[Public Papers of the Presidents of the United States: William J. Clinton (1998, Book I)]
[February 26, 1998]
[Pages 295-298]
[From the U.S. Government Publishing Office www.gpo.gov]

Remarks to the Technology '98 Conference in San Francisco
February 26, 1998

    Thank you very much. I also want to thank whoever turned the lights 
on. [Laughter] When Sandy and I first came 
out, you were all in the dark, and the lights were very bright. And I 
thought there was something rather anomalous about my coming to a high-
tech conference and you being in the dark. [Laughter]
    Actually, I had to fight with the Vice President to see who would get to come here today. Here's a guy who 
lives and breathes to talk about teraflops and gigabytes. But I pulled 
rank. [Laughter] And so here we are.
    Thank you, Sandy, for your leadership 
and your kind remarks, and thank you for your friendship and your wise 
counsel. I'm very grateful.
    I am delighted to be here. In many ways, I think my trip here today 
would be sort of like a President going to Pennsylvania in the 1890's to 
see the people who first struck oil, or transformed iron ore into steel, 
the people who built our great industrial-revolution America, for you 
have mined the myriad possibilities of the silicon chip and, likewise, 
have transformed America.
    For those of us, like Congresswoman Pelosi 
and others who serve in the National Government, it's a very interesting 
challenge trying to assess where we are, where we're going, make the 
right decisions, and do it in a way that enables us to make the most of 
all this change while being true to our most fundamental values.
    These are good times for America. Sandy talked about it. We are 
almost now up to 15 million new jobs in the last year and one month. We 
have the lowest unemployment in 24 years; the lowest crime rate in 24 
years; the lowest welfare rolls in 27 years; the lowest inflation in 30 
years; we're about to have our first balanced budget in 30 years; the 
highest homeownership in the history of America. These are good times.
    The economic strategy that we have embraced, to balance the budget 
but to invest more in our people and their future and to trade more 
around the world, is working.
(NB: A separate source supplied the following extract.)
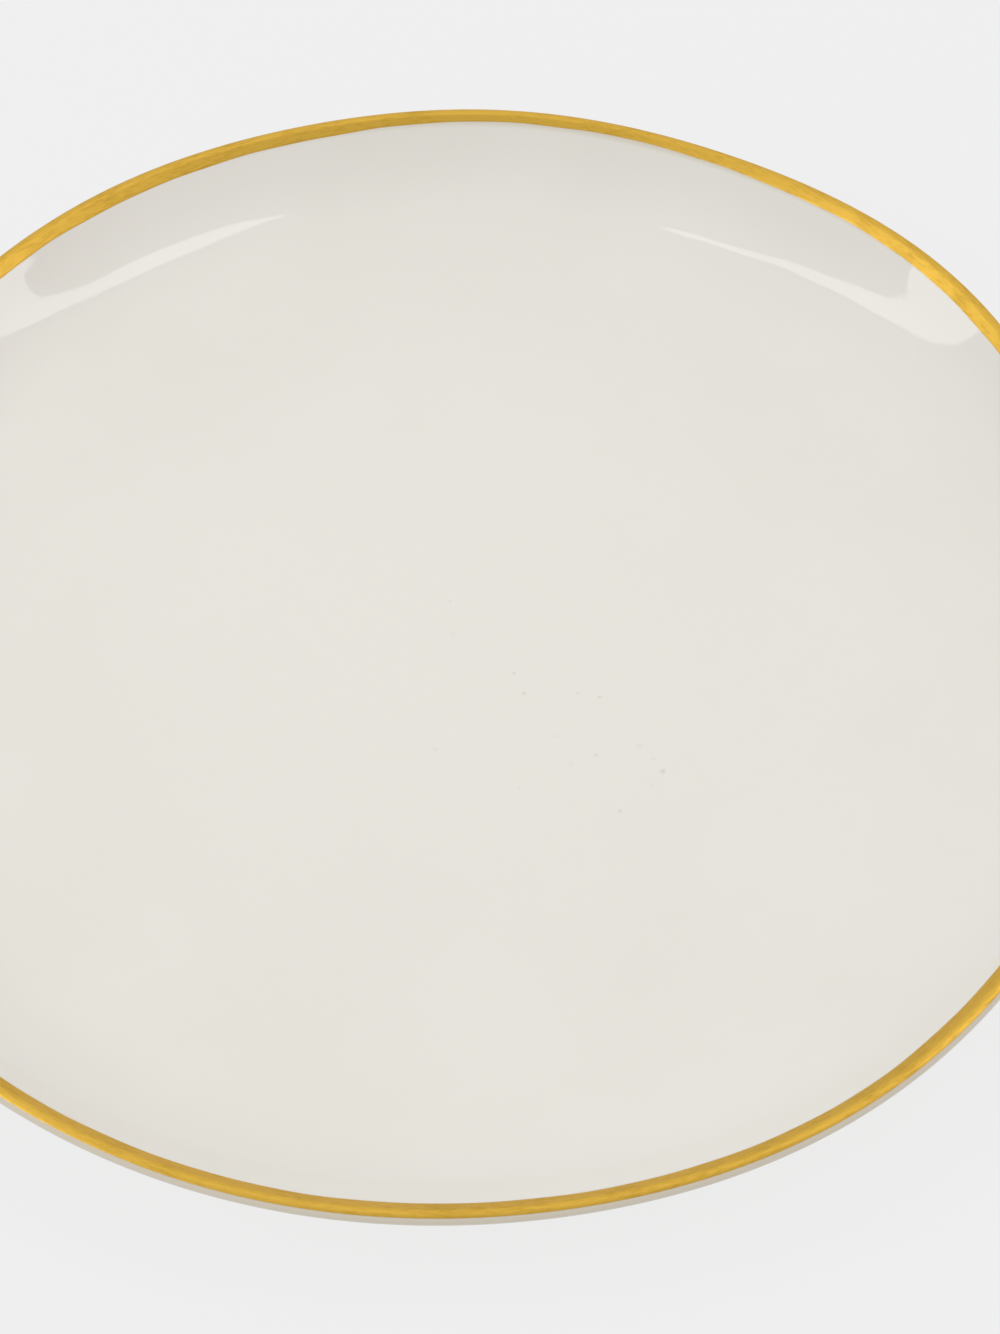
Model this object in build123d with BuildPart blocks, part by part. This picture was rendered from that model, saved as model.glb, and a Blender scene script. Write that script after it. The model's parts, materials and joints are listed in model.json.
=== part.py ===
"""Coupe dinner plate with a gold rim.

One dish of clay stands on a foot ring of clay. Three coats of glaze cover both, all but the bare
foot that touches the table, and a gold band is painted over the glaze on the lip.

Frame: millimetres, +Z up, origin on the table under the middle of the plate.
"""

import os
from math import cos, radians, sin

from build123d import *

# Size of the finished, glazed plate
RIM_RADIUS = 135.0  # of the lip, at its outermost
WELL_LEVEL = 8.0  # flat floor of the well, above the table
UNDER_LEVEL = 3.0  # flat underside, above the table

# Upper face: flat floor, slow rise, tight wall, then a straight run out to the lip
WELL_RADIUS = 66.0  # of the flat floor
RISE_RADIUS = 300.0
RISE_ANGLE = 8.0  # slope where the slow rise ends
WALL_RADIUS = 45.0
LIP_SLOPE = 38.0  # slope of the wall at the lip

# Underside: flat to just past the foot, then the heel. The heel's tight radius follows from the lip
UNDER_RADIUS = 85.0  # of the flat underside
HEEL_RISE_RADIUS = 150.0

# Layers, from the clay outwards
LIP_THICKNESS = 3.0  # clay and both coats of glaze
GLAZE = 0.4
GOLD = 0.2

# Gold band on the lip
GOLD_WIDTH = 4.2  # from the outermost edge inwards, in plan
GOLD_ANGLE = 54.0  # where it ends on the outside of the lip, above level, seen from the lip's centre
PARTING_ANGLE = 75.0  # where the front and back coats meet, under the gold

# Foot ring
FOOT_RADIUS = 80.0  # middle of the ring
FOOT_WIDTH = 3.8  # across the bottom, with its corners
FOOT_ROOT_WIDTH = 6.4  # across the top, where it joins the dish
FOOT_CORNER = 0.7
BARE_FOOT = 1.2  # height that is wiped clean of glaze
POOL_RADIUS = 0.8  # glaze pooled in the corner between foot and dish

CLAY_WELL = WELL_LEVEL - GLAZE
CLAY_UNDER = UNDER_LEVEL + GLAZE
GLAZED_HALF = LIP_THICKNESS / 2
CLAY_HALF = GLAZED_HALF - GLAZE
GOLD_HALF = GLAZED_HALF + GOLD
CREST_ANGLE = 90 + LIP_SLOPE  # where the upper face runs into the lip, seen from the lip's centre
NOSE_ANGLE = LIP_SLOPE - 90  # where the underside does
RISE = radians(RISE_ANGLE)
SLOPE = radians(LIP_SLOPE)


def run_start(flat_radius, level, rise_radius, wall_radius):
    """Where a face's straight run to the lip begins: x and z."""
    x = flat_radius + rise_radius * sin(RISE) + wall_radius * (sin(SLOPE) - sin(RISE))
    z = level + rise_radius * (1 - cos(RISE)) + wall_radius * (cos(RISE) - cos(SLOPE))
    return x, z


def off_slope(point):
    """Distance of a point above a line through the origin with the slope of the wall."""
    x, z = point
    return z * cos(SLOPE) - x * sin(SLOPE)


WALL_LINE = off_slope(run_start(WELL_RADIUS, CLAY_WELL, RISE_RADIUS + GLAZE, WALL_RADIUS + GLAZE))


def heel_radius():
    """The underside's tight radius that leaves the lip at its thickness."""
    at_zero = off_slope(run_start(UNDER_RADIUS, CLAY_UNDER, HEEL_RISE_RADIUS, 0))
    per_radius = off_slope(run_start(UNDER_RADIUS, CLAY_UNDER, HEEL_RISE_RADIUS, 1)) - at_zero
    return (WALL_LINE - 2 * CLAY_HALF - at_zero) / per_radius


HEEL_RADIUS = heel_radius()
LIP_X = RIM_RADIUS - GLAZED_HALF
LIP_Z = (WALL_LINE - CLAY_HALF + LIP_X * sin(SLOPE)) / cos(SLOPE)


def lip_point(half, angle):
    """Point of the rounded lip of the given half thickness."""
    return LIP_X + half * cos(radians(angle)), LIP_Z + half * sin(radians(angle))


def gold_edge(half):
    """Where the gold ends on the wall, this far from the middle of the wall."""
    crest_x, crest_z = lip_point(half, CREST_ANGLE)
    run = (lip_point(GLAZED_HALF, CREST_ANGLE)[0] - (RIM_RADIUS - GOLD_WIDTH)) / cos(SLOPE)
    return crest_x - run * cos(SLOPE), crest_z - run * sin(SLOPE)


def lip_arc(half, start, end):
    """Draws the rounded lip from one angle to another."""
    CenterArc((LIP_X, LIP_Z), half, start, end - start)


def upper_curve(coat):
    """Draws the upper face with the given coat on the clay, from the axis to the lip."""
    floor = Line((0, CLAY_WELL + coat), (WELL_RADIUS, CLAY_WELL + coat))
    rise = JernArc(floor @ 1, floor % 1, RISE_RADIUS + GLAZE - coat, RISE_ANGLE)
    wall = JernArc(rise @ 1, rise % 1, WALL_RADIUS + GLAZE - coat, LIP_SLOPE - RISE_ANGLE)
    Line(wall @ 1, lip_point(CLAY_HALF + coat, CREST_ANGLE))


def lower_curve(coat, start):
    """Draws the underside with the given coat on the clay, from a radius on its flat part to the lip."""
    flat = Line((start, CLAY_UNDER - coat), (UNDER_RADIUS, CLAY_UNDER - coat))
    rise = JernArc(flat @ 1, flat % 1, HEEL_RISE_RADIUS + coat, RISE_ANGLE)
    heel = JernArc(rise @ 1, rise % 1, HEEL_RADIUS + coat, LIP_SLOPE - RISE_ANGLE)
    Line(heel @ 1, lip_point(CLAY_HALF + coat, NOSE_ANGLE))


def foot_flank(side, level):
    """Radius of the foot ring's side, outer for +1 and inner for -1, at a height."""
    half = (FOOT_WIDTH + (FOOT_ROOT_WIDTH - FOOT_WIDTH) * level / CLAY_UNDER) / 2
    return FOOT_RADIUS + side * half


os.makedirs("parts", exist_ok=True)

# The fired clay dish
with BuildPart() as clay_dish:
    with BuildSketch(Plane.XZ):
        with BuildLine():
            upper_curve(0)
            lip_arc(CLAY_HALF, NOSE_ANGLE, CREST_ANGLE)
            lower_curve(0, 0)
            Line((0, CLAY_UNDER), (0, CLAY_WELL))
        make_face()
    revolve(axis=Axis.Z)
clay_dish.part.label = "clay_dish"
export_step(clay_dish.part, "parts/clay_dish.step")

# The ring of clay that the plate stands on
with BuildPart() as foot_ring:
    with BuildSketch(Plane.XZ) as foot_section:
        with BuildLine():
            Polyline(
                (foot_flank(-1, 0), 0),
                (foot_flank(1, 0), 0),
                (foot_flank(1, CLAY_UNDER), CLAY_UNDER),
                (foot_flank(-1, CLAY_UNDER), CLAY_UNDER),
                close=True,
            )
        make_face()
        fillet(foot_section.vertices().group_by(Axis.Y)[0], radius=FOOT_CORNER)
    revolve(axis=Axis.Z)
foot_ring.part.label = "foot_ring"
export_step(foot_ring.part, "parts/foot_ring.step")

# The coat that food lies on, from the middle of the well to the crest of the lip
with BuildPart() as front_glaze:
    with BuildSketch(Plane.XZ):
        with BuildLine():
            upper_curve(GLAZE)
            lip_arc(GLAZED_HALF, PARTING_ANGLE, CREST_ANGLE)
            Line(lip_point(GLAZED_HALF, PARTING_ANGLE), lip_point(CLAY_HALF, PARTING_ANGLE))
            lip_arc(CLAY_HALF, PARTING_ANGLE, CREST_ANGLE)
            upper_curve(0)
            Line((0, CLAY_WELL), (0, WELL_LEVEL))
        make_face()
    revolve(axis=Axis.Z)
front_glaze.part.label = "front_glaze"
export_step(front_glaze.part, "parts/front_glaze.step")

# The coat under the plate, from the lip down to the outside of the foot
with BuildPart() as back_glaze:
    pool = (foot_flank(1, UNDER_LEVEL) + GLAZE, UNDER_LEVEL)
    with BuildSketch(Plane.XZ) as back_section:
        with BuildLine():
            lower_curve(GLAZE, pool[0])
            lip_arc(GLAZED_HALF, NOSE_ANGLE, PARTING_ANGLE)
            Line(lip_point(GLAZED_HALF, PARTING_ANGLE), lip_point(CLAY_HALF, PARTING_ANGLE))
            lip_arc(CLAY_HALF, NOSE_ANGLE, PARTING_ANGLE)
            lower_curve(0, foot_flank(1, CLAY_UNDER))
            Polyline(
                (foot_flank(1, CLAY_UNDER), CLAY_UNDER),
                (foot_flank(1, BARE_FOOT), BARE_FOOT),
                (foot_flank(1, BARE_FOOT) + GLAZE, BARE_FOOT),
                pool,
            )
        make_face()
        fillet(back_section.vertices().sort_by_distance(pool)[0], radius=POOL_RADIUS)
    revolve(axis=Axis.Z)
back_glaze.part.label = "back_glaze"
export_step(back_glaze.part, "parts/back_glaze.step")

# The coat in the recess inside the foot
with BuildPart() as recess_glaze:
    inner_pool = (foot_flank(-1, UNDER_LEVEL) - GLAZE, UNDER_LEVEL)
    with BuildSketch(Plane.XZ) as recess_section:
        with BuildLine():
            Polyline(
                (foot_flank(-1, BARE_FOOT), BARE_FOOT),
                (foot_flank(-1, CLAY_UNDER), CLAY_UNDER),
                (0, CLAY_UNDER),
                (0, UNDER_LEVEL),
                inner_pool,
                (foot_flank(-1, BARE_FOOT) - GLAZE, BARE_FOOT),
                close=True,
            )
        make_face()
        fillet(recess_section.vertices().sort_by_distance(inner_pool)[0], radius=POOL_RADIUS)
    revolve(axis=Axis.Z)
recess_glaze.part.label = "recess_glaze"
export_step(recess_glaze.part, "parts/recess_glaze.step")

# The gold painted on the lip, over the glaze
with BuildPart() as gold_rim_band:
    with BuildSketch(Plane.XZ):
        with BuildLine():
            Polyline(
                lip_point(GLAZED_HALF, CREST_ANGLE),
                gold_edge(GLAZED_HALF),
                gold_edge(GOLD_HALF),
                lip_point(GOLD_HALF, CREST_ANGLE),
            )
            lip_arc(GOLD_HALF, GOLD_ANGLE, CREST_ANGLE)
            Line(lip_point(GOLD_HALF, GOLD_ANGLE), lip_point(GLAZED_HALF, GOLD_ANGLE))
            lip_arc(GLAZED_HALF, GOLD_ANGLE, CREST_ANGLE)
        make_face()
    revolve(axis=Axis.Z)
gold_rim_band.part.label = "gold_rim_band"
export_step(gold_rim_band.part, "parts/gold_rim_band.step")

print(f"heel radius {HEEL_RADIUS:.2f} mm, lip centre at x {LIP_X:.2f} z {LIP_Z:.2f} mm")
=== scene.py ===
"""Coupe dinner plate with a hand-painted gold rim, laid out as an add-on and run as a script."""

import json
from math import atan2, cos, hypot, pi, radians, sin, tan

import bmesh
import bpy
from bpy.props import FloatProperty, FloatVectorProperty, IntProperty, PointerProperty
from bpy.types import Operator, Panel, PropertyGroup
from mathutils import Matrix, Vector


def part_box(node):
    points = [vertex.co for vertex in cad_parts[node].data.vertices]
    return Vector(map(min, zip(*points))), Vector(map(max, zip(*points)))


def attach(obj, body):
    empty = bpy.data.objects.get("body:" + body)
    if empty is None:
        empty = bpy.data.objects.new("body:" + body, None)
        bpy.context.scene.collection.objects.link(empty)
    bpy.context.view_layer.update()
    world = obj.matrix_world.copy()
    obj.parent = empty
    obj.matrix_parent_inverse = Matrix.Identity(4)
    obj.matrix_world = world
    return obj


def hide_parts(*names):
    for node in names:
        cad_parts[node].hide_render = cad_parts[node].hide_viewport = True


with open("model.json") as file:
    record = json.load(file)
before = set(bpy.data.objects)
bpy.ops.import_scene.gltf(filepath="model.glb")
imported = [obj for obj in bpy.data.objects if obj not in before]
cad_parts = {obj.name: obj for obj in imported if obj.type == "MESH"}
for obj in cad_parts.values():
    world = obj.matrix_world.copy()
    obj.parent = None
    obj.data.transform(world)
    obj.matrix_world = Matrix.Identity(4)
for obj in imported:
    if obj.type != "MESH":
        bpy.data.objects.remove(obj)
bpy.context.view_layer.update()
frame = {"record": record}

bl_info = {
    "name": "Gold-rimmed dinner plate",
    "version": (1, 0, 0),
    "blender": (4, 5, 0),
    "location": "3D View > Sidebar > Plate",
    "description": "Builds a coupe dinner plate: clay, foot, coats of glaze and a painted gold band",
    "category": "Add Mesh",
}

MM = 0.001
BODY = "root"

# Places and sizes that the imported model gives
MOUNTS = {mount["name"]: mount for mount in frame["record"]["mounts"]}
WELL_Z = MOUNTS["well_floor"]["pos_m"][2]
FOOT_MIDDLE = MOUNTS["foot_contact"]["pos_m"][0]
FRONT_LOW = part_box("front_glaze")[0]
CLAY_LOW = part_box("clay_dish")[0]
FOOT_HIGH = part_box("foot_ring")[1]
BARE_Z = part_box("recess_glaze")[0][2]
RIM_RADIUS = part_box("back_glaze")[1][0]
GOLD_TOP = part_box("gold_rim_band")[1][2]
COAT = WELL_Z - FRONT_LOW[2]
UNDER_Z = CLAY_LOW[2] - COAT
ROOT_OUTER = FOOT_HIGH[0]
ROOT_INNER = 2 * FOOT_MIDDLE - ROOT_OUTER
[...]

But I think everyone who has studied this 
economy believes that at the dawn of a new century the strength of our 
economy, the health and prosperity of our people, indeed, the very 
security of our Nation will depend more than ever on the scientific and 
technological revolution that so many of you have helped to set in 
    Today, over 4 million Americans work in technology-related 
industries, earning 70 percent above average incomes. There are 70 new 
companies a week that start here in northern California alone in high-
tech areas. There are new industries, biotechnology, super computers. 
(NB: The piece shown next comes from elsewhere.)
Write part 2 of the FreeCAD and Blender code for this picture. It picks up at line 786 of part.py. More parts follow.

But some of the most profound revolutions have occurred in old 
industries. Indeed, a great deal of information technology research and 
development is taking place in real estate, in services, in wholesale 
and retail trade, in construction, in transportation. The Ford Taurus 
that you drive today has more computer power than the Apollo 11 did that 
Neil Armstrong took to the Moon. It's an interesting time.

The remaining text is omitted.